YOUR OBJECTIVE: Extract every line of the material below and reproduce it faithfully.
DATASET SECTION start
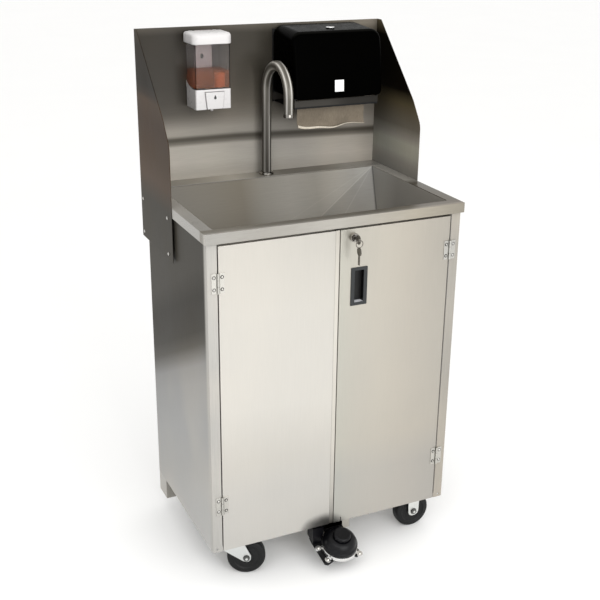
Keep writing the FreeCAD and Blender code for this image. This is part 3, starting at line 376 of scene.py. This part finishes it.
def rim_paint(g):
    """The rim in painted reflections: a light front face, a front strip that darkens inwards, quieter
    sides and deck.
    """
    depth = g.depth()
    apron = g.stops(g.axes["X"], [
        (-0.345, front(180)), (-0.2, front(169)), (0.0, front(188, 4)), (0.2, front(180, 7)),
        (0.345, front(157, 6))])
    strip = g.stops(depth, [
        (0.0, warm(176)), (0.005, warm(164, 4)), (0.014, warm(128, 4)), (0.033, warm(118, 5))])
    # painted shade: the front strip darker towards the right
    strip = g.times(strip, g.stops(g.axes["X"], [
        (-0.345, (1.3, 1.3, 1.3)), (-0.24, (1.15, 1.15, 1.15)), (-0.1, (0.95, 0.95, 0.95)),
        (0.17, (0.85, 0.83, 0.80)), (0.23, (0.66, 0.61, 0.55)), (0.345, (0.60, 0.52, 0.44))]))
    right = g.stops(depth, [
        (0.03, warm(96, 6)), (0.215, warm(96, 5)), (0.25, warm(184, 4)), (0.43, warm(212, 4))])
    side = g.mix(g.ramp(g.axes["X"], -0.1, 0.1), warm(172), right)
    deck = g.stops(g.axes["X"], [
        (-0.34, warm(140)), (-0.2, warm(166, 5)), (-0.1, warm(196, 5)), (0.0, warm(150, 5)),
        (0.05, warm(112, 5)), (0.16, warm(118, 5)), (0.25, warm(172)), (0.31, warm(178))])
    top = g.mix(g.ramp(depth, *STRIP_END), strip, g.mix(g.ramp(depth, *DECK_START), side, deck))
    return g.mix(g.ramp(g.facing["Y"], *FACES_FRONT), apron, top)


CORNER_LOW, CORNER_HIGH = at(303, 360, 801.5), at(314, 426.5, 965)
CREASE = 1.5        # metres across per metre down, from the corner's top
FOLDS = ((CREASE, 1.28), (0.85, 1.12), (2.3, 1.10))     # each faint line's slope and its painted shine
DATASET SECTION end
COMPLETED TASK:
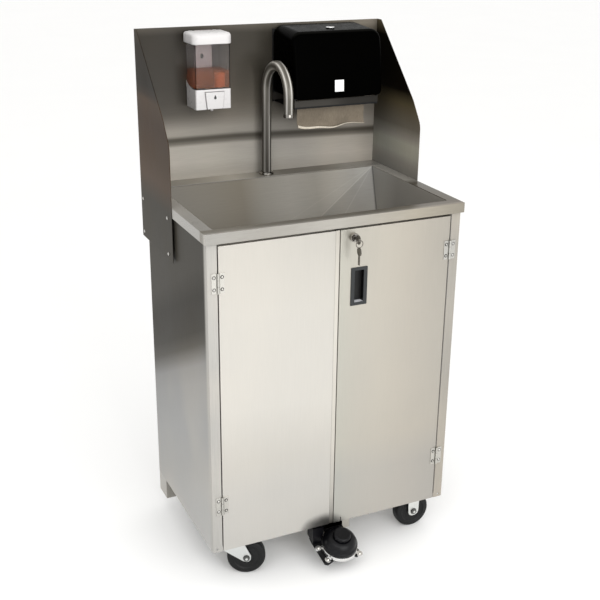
Keep writing the FreeCAD and Blender code for this image. This is part 3, starting at line 376 of scene.py. This part finishes it.
def rim_paint(g):
    """The rim in painted reflections: a light front face, a front strip that darkens inwards, quieter
    sides and deck.
    """
    depth = g.depth()
    apron = g.stops(g.axes["X"], [
        (-0.345, front(180)), (-0.2, front(169)), (0.0, front(188, 4)), (0.2, front(180, 7)),
        (0.345, front(157, 6))])
    strip = g.stops(depth, [
        (0.0, warm(176)), (0.005, warm(164, 4)), (0.014, warm(128, 4)), (0.033, warm(118, 5))])
    # painted shade: the front strip darker towards the right
    strip = g.times(strip, g.stops(g.axes["X"], [
        (-0.345, (1.3, 1.3, 1.3)), (-0.24, (1.15, 1.15, 1.15)), (-0.1, (0.95, 0.95, 0.95)),
        (0.17, (0.85, 0.83, 0.80)), (0.23, (0.66, 0.61, 0.55)), (0.345, (0.60, 0.52, 0.44))]))
    right = g.stops(depth, [
        (0.03, warm(96, 6)), (0.215, warm(96, 5)), (0.25, warm(184, 4)), (0.43, warm(212, 4))])
    side = g.mix(g.ramp(g.axes["X"], -0.1, 0.1), warm(172), right)
    deck = g.stops(g.axes["X"], [
        (-0.34, warm(140)), (-0.2, warm(166, 5)), (-0.1, warm(196, 5)), (0.0, warm(150, 5)),
        (0.05, warm(112, 5)), (0.16, warm(118, 5)), (0.25, warm(172)), (0.31, warm(178))])
    top = g.mix(g.ramp(depth, *STRIP_END), strip, g.mix(g.ramp(depth, *DECK_START), side, deck))
    return g.mix(g.ramp(g.facing["Y"], *FACES_FRONT), apron, top)


CORNER_LOW, CORNER_HIGH = at(303, 360, 801.5), at(314, 426.5, 965)
CREASE = 1.5        # metres across per metre down, from the corner's top
FOLDS = ((CREASE, 1.28), (0.85, 1.12), (2.3, 1.10))     # each faint line's slope and its painted shine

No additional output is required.